Conservative and North Korean refugee groups claim that the government has no right to infringe on their freedom of expression and the leaflets are essential in improving human rights conditions in North Korea. But residents of Paju near the border strongly oppose the leaflet operations, arguing that their livelihood is protected only when peace is ensured in the border area. Even within the judicial and political circles, one side that deems the banning of propaganda leaflets unconstitutional for it restricts the freedom of expression is pitted against another that advocate the ban to protect the safety of residents in the border areas.


The Korean court ruled that the government has the authority to ban the leaflet operation for the safety of border town residents. Meanwhile, the National Human Rights Commission of Korea argues that the government cannot infringe on the freedom of the press and speech. This is under the pretext of protecting South Koreans from the threat of North Korea. 
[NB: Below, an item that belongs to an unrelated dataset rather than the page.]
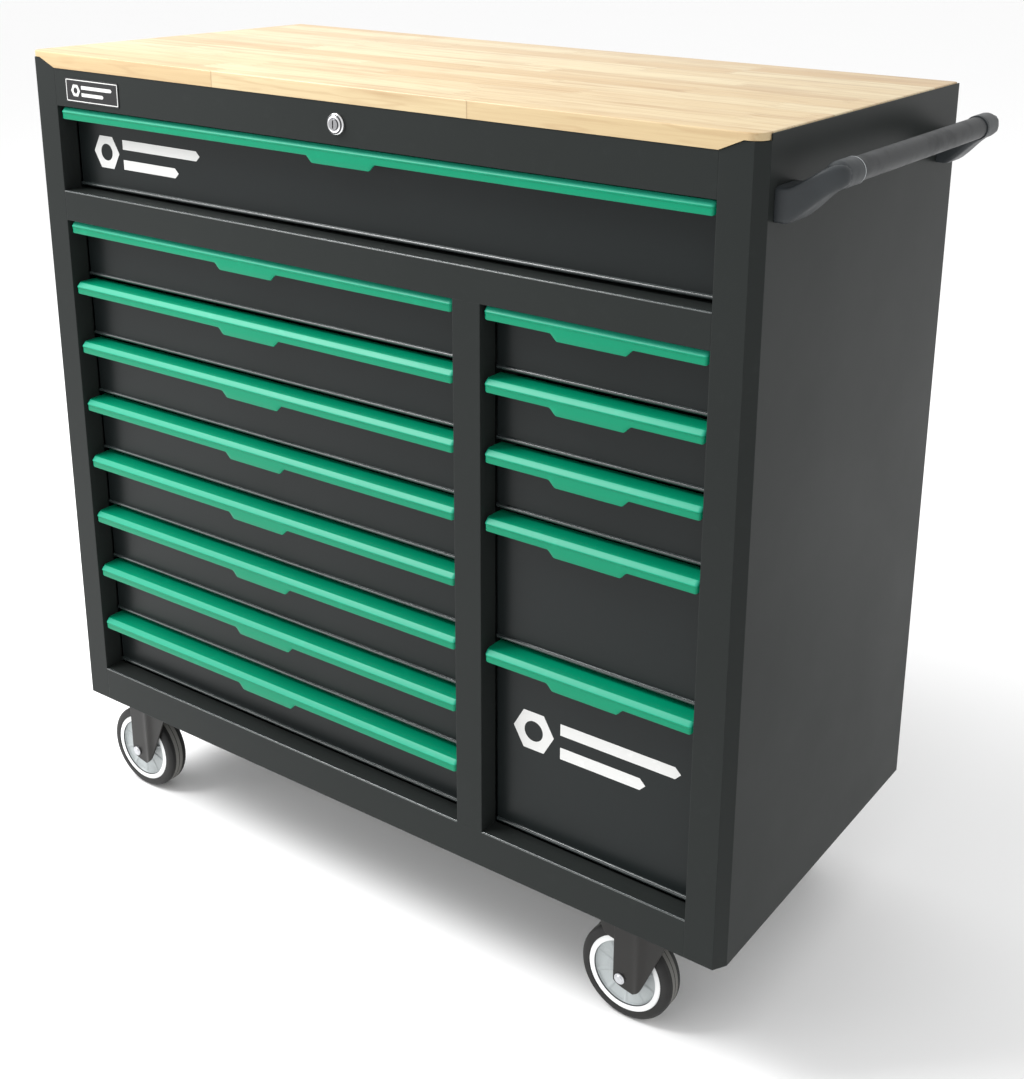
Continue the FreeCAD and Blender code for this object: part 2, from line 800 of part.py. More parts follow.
def build_brake_lever():
    """A curved pedal over the tyre, hung from a pin between the fork's legs."""
    x, y = CORNERS["front_right"]
    axle_x = x - size.trail
    pivot_x, pivot_z = lever_pivot(axle_x)
    inner = size.wheel_radius + size.lever_clear
    outer = inner + size.lever_wall
    half = size.tread / 2
    ring = cut(
        "lever_ring",
        rod("lever_outer", "y", axle_x, y - half, axle_level, outer, size.tread),
        rod("lever_inner", "y", axle_x, y - half - CUT_ROOM, axle_level, inner, size.tread + 2 * CUT_ROOM),
    )
    reach = outer * math.cos(math.radians(LEVER_ANGLE))
    window = box("lever_window", axle_x - reach, y - half, axle_level + reach,
                 reach + pivot_x - axle_x, size.tread, outer)
    shoe = doc.addObject("Part::Common", "lever_shoe")
    shoe.Base = ring
    shoe.Tool = window
    block_bottom = axle_level + inner + size.lever_wall / 2
    block = box("lever_block", pivot_x - size.lever_barrel, y - half, block_bottom,
                2 * size.lever_barrel, size.tread, pivot_z - block_bottom)
    barrel = rod("lever_barrel", "y", pivot_x, y - half, pivot_z, size.lever_barrel, size.tread)
    pin = rod("lever_pin", "y", pivot_x, y - leg_outer, pivot_z, size.lever_pin, 2 * leg_outer)
    keep("brake_lever", fuse("lever_whole", shoe, block, barrel, pin))


def build_caster_plates():
    """The bolted top plates, each with a hole for the king pin, and the sixteen bolts that hold them."""
    plates = []
    bolts = []
    for corner, (x, y) in CORNERS.items():
        name = "caster_plate_" + corner
        half_length = size.plate_length / 2
        half_width = size.plate_width / 2
        slab = box(name, x - half_length, y - half_width, plate_bottom,
                   size.plate_length, size.plate_width, size.plate)
        holes = [rod(name + "_king_hole", "z", x, y, plate_bottom - CUT_ROOM,
                     size.king_radius + size.axle_fit, size.plate + 2 * CUT_ROOM)]
        for number, (sx, sy) in enumerate(((-1, -1), (1, -1), (-1, 1), (1, 1)), start=1):
            bolt_x = x + sx * (half_length - size.bolt_inset)
            bolt_y = y + sy * (half_width - size.bolt_inset)
            holes.append(rod("%s_hole_%d" % (name, number), "z", bolt_x, bolt_y, plate_bottom - CUT_ROOM,
                             size.plate_bolt + size.axle_fit, size.plate + 2 * CUT_ROOM))
            bolt = "caster_bolt_%s_%d" % (corner, number)
            shank = rod(bolt + "_shank", "z", bolt_x, bolt_y, plate_bottom, size.plate_bolt, size.plate)
            head = hexagon(bolt + "_head", "z", bolt_x, bolt_y, plate_bottom - size.head_height,
                           size.bolt_head, size.head_height)
            bolts.append(fuse(bolt, shank, head))
        plates.append(cut(name + "_drilled", slab, *holes))
    keep("caster_plates", group("caster_plate_group", plates))
    keep("caster_bolts", group("caster_bolt_group", bolts))


def build_casters():
    for corner, (x, y) in CORNERS.items():
        build_fork(corner, x, y)
        build_wheel(corner, x, y)
    build_brake_lever()
    build_caster_plates()


# ---------------------------------------------------------------- handle
tube_x = size.width + size.handle_reach
bracket_level = wood_top_level - size.handle_drop
tube_z = bracket_level + size.handle_rise
handle_end = size.depth - size.handle_back
handle_middle = (size.handle_front + handle_end) / 2
collar_start = size.handle_front + size.handle_lean
collar_end = collar_start + size.base_length


def bracket_body():
    """The front bracket: a block on the side panel whose arm rises outwards to a round collar."""
    body = new_body("bracket_arm")
    front = size.handle_front
    low = bracket_level - size.base_height / 2
    high = low + size.base_height
    block = [(front, low), (front + size.base_length, low), (front + size.base_length, high), (front, high)]
    pad(body, "bracket_block", polygon(body, "bracket_foot", "YZ_Plane", block, size.width), size.base_block)
    foot = polygon(body, "arm_foot", "YZ_Plane", block, size.width + size.base_block)
    half = size.arm_end_height / 2
    arm_end = [
        (collar_start, tube_z - half), (collar_end, tube_z - half),
        (collar_end, tube_z + half), (collar_start, tube_z + half),
    ]
    end = polygon(body, "arm_end", "YZ_Plane", arm_end, tube_x - size.arm_end_inset)
    arm = body.newObject("PartDesign::AdditiveLoft", "arm")
    arm.Profile = foot
    arm.Sections = [end]
    arm.Ruled = True
    return body


def build_handle():
    arm = bracket_body()
    length = collar_end - collar_start
    collar = rod("collar", "y", tube_x, collar_start, tube_z, collar_radius, length)
    seat = rod("collar_seat", "y", tube_x, collar_end - size.tube_insert, tube_z,
               size.tube_radius + size.axle_fit, size.tube_insert + CUT_ROOM)
    front = cut("bracket_front", fuse("bracket_whole", arm, collar), seat)
    rear = mirrored("bracket_rear", front, "y", handle_middle)
    keep("handle_brackets", group("bracket_pair", [front, rear]))
    tube_start = collar_end - size.tube_insert
    tube_length = 2 * (handle_middle - tube_start)
    tube = rod("tube_outside", "y", tube_x, tube_start, tube_z, size.tube_radius, tube_length)
    bore = rod("tube_bore", "y", tube_x, tube_start - CUT_ROOM, tube_z,
               size.tube_radius - size.shell, tube_length + 2 * CUT_ROOM)
    keep("handle_tube", cut("tube", tube, bore))
    grip_start = collar_end + size.axle_fit
    grip_length = 2 * (handle_middle - grip_start)
    grip_radius = size.tube_radius + size.grip_wall
    grip = rod("grip_outside", "y", tube_x, grip_start, tube_z, grip_radius, grip_length)
    grip_bore = rod("grip_bore", "y", tube_x, grip_start - CUT_ROOM, tube_z,
                    size.tube_radius + size.axle_fit, grip_length + 2 * CUT_ROOM)
    keep("handle_grip", cut("grip", grip, grip_bore))


# ---------------------------------------------------------------- lock
def build_lock():
    """A round lock in the middle of the top rail: fixed housing, and a plug that turns with its cam."""
    x = size.width / 2
    z = (upper_top + rail_top) / 2
    flange = rod("lock_flange", "y", x, -size.lock_reach, z, size.lock_radius, size.lock_reach)
    barrel = rod("lock_barrel", "y", x, 0, z, size.barrel_radius, size.barrel_length)
    bore = rod("lock_bore", "y", x, -size.lock_reach - CUT_ROOM, z, size.plug_radius + size.axle_fit,
               size.lock_reach + size.barrel_length + 2 * CUT_ROOM)
    keep("lock_housing", cut("lock_shell", fuse("lock_outside", flange, barrel), bore))
    reach = size.lock_reach + size.plug_reach
    plug = rod("plug_core", "y", x, -reach, z, size.plug_radius, reach + size.barrel_length + size.cam_gap)
    slot = box("plug_slot", x - size.key_slot / 2, -reach - CUT_ROOM, z - size.key_height / 2,
               size.key_slot, CUT_ROOM + size.barrel_length / 2, size.key_height)
    cam = box("plug_cam", x - size.plug_radius, size.barrel_length + size.cam_gap, z - size.cam_length,
              2 * size.plug_radius, size.cam_thick, size.cam_length + size.plug_radius)
    keep("lock_plug", fuse("plug_whole", cut("plug_cut", plug, slot), cam))


# ---------------------------------------------------------------- build, test and write
def check_document():
    doc.recompute()
    for obj in doc.Objects:
        if "Invalid" in obj.State or "Error" in obj.State:
            raise ValueError("%s did not build: %s" % (obj.Name, obj.State))
    for name, obj in subparts.items():
        shape = obj.Shape
        if shape.isNull() or not shape.isValid() or not shape.Solids:
            raise ValueError("%s has no valid solid" % name)


def main():
    build_shell()
    build_wood_top()
    build_posts()
    build_drawers()
    build_casters()
    build_handle()
    build_lock()
    check_document()
    os.makedirs("parts", exist_ok=True)
    for name, obj in subparts.items():
        obj.Shape.exportStep("parts/%s.step" % name)
    print("%d sub-parts written" % len(subparts))


main()
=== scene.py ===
"""Looks of the rolling tool chest: powder-coated steel, green edge pulls, a glued-stave top and casters.

Lengths are metres in the chest's own frame: +Z up, the drawers open towards -Y, X from left to right.
Each detailed piece takes its place and size from the box of the CAD node that it stands for.
"""
import json
import math

import bmesh
import bpy
from mathutils import Matrix, Vector


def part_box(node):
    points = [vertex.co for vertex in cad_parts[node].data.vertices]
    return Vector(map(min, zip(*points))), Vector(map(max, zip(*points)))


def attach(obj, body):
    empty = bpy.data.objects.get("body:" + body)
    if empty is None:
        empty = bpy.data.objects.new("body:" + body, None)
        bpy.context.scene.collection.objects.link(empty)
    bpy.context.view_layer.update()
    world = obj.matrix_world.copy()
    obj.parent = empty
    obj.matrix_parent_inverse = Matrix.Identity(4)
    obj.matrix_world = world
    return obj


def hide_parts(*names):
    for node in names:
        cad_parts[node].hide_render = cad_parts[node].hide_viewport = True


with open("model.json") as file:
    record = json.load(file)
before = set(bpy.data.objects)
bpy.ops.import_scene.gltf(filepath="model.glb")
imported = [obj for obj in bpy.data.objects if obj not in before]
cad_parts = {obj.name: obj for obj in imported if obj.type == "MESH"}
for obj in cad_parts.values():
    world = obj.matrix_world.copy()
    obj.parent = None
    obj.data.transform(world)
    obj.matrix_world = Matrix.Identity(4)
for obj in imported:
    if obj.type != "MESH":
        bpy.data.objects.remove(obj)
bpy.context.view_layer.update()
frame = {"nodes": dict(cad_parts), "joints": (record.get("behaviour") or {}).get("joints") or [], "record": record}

MM = 0.001
# Keeps surfaces that touch apart.
SKIN_GAP = 0.02 * MM
CORNERS = ("front_left", "front_right", "rear_left", "rear_right")
DRAWERS = ["top"] + ["left_%d" % n for n in range(1, 9)] + ["right_%d" % n for n in range(1, 6)]


# ---------- camera, floor and lights
CAMERA_PLACE = (1.1395, -1.5041, 1.3170)
CAMERA_TURN = 33.96
CAMERA_DOWN = 17.78
CAMERA_ROLL = 0.90
CAMERA_LENS = 50.65
CAMERA_SHIFT = (-0.0565, -0.1622)
CAMERA_NEAR = 0.05
FLOOR_REACH = 60
PAPER = (0.96, 0.96, 0.96, 1)
PAPER_ROUGHNESS = 0.9
WHITE = (1.0, 1.0, 1.0, 1)
# Each light: its name, its place, the point it faces, its width and height, and its power in watts.
LIGHTS = (
    ("key", (-1.65, -1.15, 2.9), (0, 0, 0.6), (1.7, 1.3), 120),
    ("front_left", (-3.2, -3.0, 1.6), (-0.4, 0, 0.6), (2.0, 2.0), 25))


def make_camera():
    """Stands in front of the right-hand corner and looks down on the wood top."""
    turn = math.radians(CAMERA_TURN)
    down = math.radians(CAMERA_DOWN)
    roll = math.radians(CAMERA_ROLL)
    back = Vector((math.sin(turn) * math.cos(down), -math.cos(turn) * math.cos(down), math.sin(down)))
    right = Vector((math.cos(turn), math.sin(turn), 0))
    up = back.cross(right)
    rolled_right = right * math.cos(roll) + up * math.sin(roll)
    rolled_up = up * math.cos(roll) - right * math.sin(roll)
    data = bpy.data.cameras.new("camera")
    data.lens = CAMERA_LENS
    data.shift_x, data.shift_y = CAMERA_SHIFT
    data.clip_start = CAMERA_NEAR
    camera = bpy.data.objects.new("camera", data)
    camera.matrix_world = Matrix((rolled_right, rolled_up, back)).transposed().to_4x4()
    camera.location = CAMERA_PLACE
    bpy.context.scene.collection.objects.link(camera)
    bpy.context.scene.camera = camera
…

Under the South Korean Constitution, civilian groups are engaged in legitimate activities. South Korea is a free democracy and restricting the freedom of expression is clearly unconstitutional. The government cannot stop South Korean citizens from informing the truth to North Korean residents. But on the other hand, the most important duty of a democratic government is protecting the lives, properties, and health of its people. 

Restricting behaviors that could potentially cause confrontations near the border is the democratic government’s responsibility. I want to say that this is not a clear-cut problem, but an issue that has many differing sides.


The so-called Act on Banning Anti-North Korea Leaflets is expected to be the focus of intense debate in the July extraordinary session of the National Assembly. The ruling Democratic Party aims to pass the law that bans leaflet balloons near the Military Demarcation Line and impose a penalty of up to three years in prison or up to 30 million won in fines for violators. This issue will continue to be a political hot potato for both the ruling and opposition blocs.